Ask any teacher, and they’ll say they went into the profession because they wanted a personal connection with students. For IUP student teacher Miranda Uhrig, the day Pennsylvania closed schools because of the coronavirus pandemic was the moment
she realized her passion for that student connection would have to take a back seat.
Early Childhood and Special Education
Mount Airy, Maryland
“I want to build a positive relationship and interaction with my students,” Miranda said. “For some children, it’s the best part of their day to be in school with their teachers and friends. It’s the best part of my day, too, seeing their faces and calling
on them to answer questions. Not having that during my student teaching experience has been really hard.”
Moving back home and finding herself doing assignments in her childhood bedroom was the perfect backdrop to connect with students in her first-grade class. The experience has strengthened Miranda’s desire to work with the K-2 age group.

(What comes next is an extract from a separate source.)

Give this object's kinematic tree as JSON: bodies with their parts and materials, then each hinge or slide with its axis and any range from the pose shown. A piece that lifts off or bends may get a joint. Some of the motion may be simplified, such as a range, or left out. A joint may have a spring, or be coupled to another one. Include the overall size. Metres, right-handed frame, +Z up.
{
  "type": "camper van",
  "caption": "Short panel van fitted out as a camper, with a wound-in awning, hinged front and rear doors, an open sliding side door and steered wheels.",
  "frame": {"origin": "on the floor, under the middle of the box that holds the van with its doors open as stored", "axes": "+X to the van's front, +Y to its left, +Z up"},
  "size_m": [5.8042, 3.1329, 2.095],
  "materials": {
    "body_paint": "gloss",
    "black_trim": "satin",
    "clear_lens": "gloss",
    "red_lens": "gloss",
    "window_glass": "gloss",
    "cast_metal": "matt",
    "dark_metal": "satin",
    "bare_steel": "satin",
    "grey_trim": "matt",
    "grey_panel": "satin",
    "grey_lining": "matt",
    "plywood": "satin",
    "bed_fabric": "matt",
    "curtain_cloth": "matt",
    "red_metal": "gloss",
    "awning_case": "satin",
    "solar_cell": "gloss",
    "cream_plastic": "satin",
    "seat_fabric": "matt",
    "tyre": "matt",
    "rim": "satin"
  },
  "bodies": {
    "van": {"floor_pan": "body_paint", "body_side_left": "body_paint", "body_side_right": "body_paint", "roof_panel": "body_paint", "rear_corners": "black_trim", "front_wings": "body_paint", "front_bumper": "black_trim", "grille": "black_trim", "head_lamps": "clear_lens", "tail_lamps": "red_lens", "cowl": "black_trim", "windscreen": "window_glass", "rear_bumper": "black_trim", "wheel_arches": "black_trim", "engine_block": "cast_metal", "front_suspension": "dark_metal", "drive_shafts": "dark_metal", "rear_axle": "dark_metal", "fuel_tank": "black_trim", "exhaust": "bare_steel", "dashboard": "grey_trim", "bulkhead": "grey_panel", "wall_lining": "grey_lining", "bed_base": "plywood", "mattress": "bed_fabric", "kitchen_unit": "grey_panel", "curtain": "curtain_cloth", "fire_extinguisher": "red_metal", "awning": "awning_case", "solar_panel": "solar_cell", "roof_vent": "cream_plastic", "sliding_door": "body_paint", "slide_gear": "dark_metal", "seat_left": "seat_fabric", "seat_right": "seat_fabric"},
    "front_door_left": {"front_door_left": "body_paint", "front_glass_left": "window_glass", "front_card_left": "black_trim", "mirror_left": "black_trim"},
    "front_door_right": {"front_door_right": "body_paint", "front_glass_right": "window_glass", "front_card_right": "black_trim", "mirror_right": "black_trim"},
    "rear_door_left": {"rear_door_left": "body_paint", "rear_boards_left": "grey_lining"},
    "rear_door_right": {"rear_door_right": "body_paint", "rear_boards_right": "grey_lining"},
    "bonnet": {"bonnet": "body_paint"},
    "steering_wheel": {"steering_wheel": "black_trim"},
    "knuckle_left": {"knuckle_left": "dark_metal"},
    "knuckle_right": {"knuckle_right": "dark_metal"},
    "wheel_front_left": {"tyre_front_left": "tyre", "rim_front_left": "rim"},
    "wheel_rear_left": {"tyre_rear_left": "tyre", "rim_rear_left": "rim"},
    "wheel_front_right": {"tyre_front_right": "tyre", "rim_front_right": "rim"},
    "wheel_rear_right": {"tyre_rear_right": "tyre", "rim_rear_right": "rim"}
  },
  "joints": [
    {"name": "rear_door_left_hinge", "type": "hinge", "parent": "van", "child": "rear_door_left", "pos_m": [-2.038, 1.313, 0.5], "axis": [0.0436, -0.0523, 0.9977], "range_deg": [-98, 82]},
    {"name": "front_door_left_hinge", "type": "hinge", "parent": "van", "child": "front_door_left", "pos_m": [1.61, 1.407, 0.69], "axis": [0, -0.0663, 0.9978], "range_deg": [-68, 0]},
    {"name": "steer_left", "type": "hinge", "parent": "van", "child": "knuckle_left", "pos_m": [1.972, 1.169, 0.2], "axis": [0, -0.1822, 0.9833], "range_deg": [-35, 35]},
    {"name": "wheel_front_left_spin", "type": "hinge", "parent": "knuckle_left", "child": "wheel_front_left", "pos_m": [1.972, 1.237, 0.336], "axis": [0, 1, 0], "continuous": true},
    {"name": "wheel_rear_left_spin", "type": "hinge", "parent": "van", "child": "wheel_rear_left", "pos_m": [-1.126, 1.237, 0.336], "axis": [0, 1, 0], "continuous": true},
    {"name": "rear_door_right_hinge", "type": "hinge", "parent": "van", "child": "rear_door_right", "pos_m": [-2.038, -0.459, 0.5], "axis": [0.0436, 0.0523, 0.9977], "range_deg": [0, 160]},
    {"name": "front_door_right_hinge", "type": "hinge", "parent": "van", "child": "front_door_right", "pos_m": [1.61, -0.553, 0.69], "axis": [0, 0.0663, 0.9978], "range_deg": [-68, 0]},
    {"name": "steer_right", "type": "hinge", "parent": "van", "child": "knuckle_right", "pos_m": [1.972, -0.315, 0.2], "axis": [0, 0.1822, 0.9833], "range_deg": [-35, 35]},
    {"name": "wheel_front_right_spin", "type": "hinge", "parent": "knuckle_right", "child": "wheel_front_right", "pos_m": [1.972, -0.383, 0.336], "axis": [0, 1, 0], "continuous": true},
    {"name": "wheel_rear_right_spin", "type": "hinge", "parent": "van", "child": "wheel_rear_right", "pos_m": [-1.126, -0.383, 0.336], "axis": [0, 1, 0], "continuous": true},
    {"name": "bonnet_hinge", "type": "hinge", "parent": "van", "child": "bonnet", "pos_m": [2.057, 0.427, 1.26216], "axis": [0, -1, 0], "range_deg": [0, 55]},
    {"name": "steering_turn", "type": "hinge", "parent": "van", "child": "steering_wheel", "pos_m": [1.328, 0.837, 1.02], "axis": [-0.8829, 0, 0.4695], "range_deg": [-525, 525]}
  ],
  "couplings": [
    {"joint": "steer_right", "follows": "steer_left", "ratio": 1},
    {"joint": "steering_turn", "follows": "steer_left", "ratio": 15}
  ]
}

Not all of Miranda’s experience in first grade has been online. She spent the first seven weeks of the spring semester as a learning support student teacher at Indiana Area School District’s middle school. The day she was supposed to begin her second seven weeks in Jason Stubbe’s first grade classroom was the Monday public schools across the state were closed to adhere to the new social distancing guidelines.

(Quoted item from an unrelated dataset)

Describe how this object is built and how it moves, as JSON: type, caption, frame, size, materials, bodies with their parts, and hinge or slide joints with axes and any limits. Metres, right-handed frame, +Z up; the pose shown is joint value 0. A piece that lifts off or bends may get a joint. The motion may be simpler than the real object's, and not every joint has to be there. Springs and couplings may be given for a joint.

“Miranda’s been amazing,” Stubbe said. “This has been a unique learning experience for all of us. Instead of focusing on what wasn’t happening in the classroom, I brought her in to as many discussions and planning sessions as possible. She joins me daily for our read-aloud and reads to the students each Wednesday. I’ve started small group sessions on Google Meets and she’s joining those, too.”
Miranda doesn’t classify herself as someone who was a technology guru before the quarantine, but she has embraced the online atmosphere, and when she gets her first job, she’ll change what her first meet-the-teacher letter looks like.
“Since Mr. Stubbe’s students had never met me, I wanted to do something fun for them,” she said. “I decided to make a video to introduce myself. The upside is I’ve learned all this new technology. I would have never thought to do that. Now I’m pretty sure I’m going to do the same thing every year.”
The video took her two days to record, edit, place the text, and add some special effects. This was another avenue to reach students and a unique experience to share when she’s done with school and looking for a job as a teacher. However, first, she is
returning to IUP in the fall as a graduate assistant in the literacy master’s program.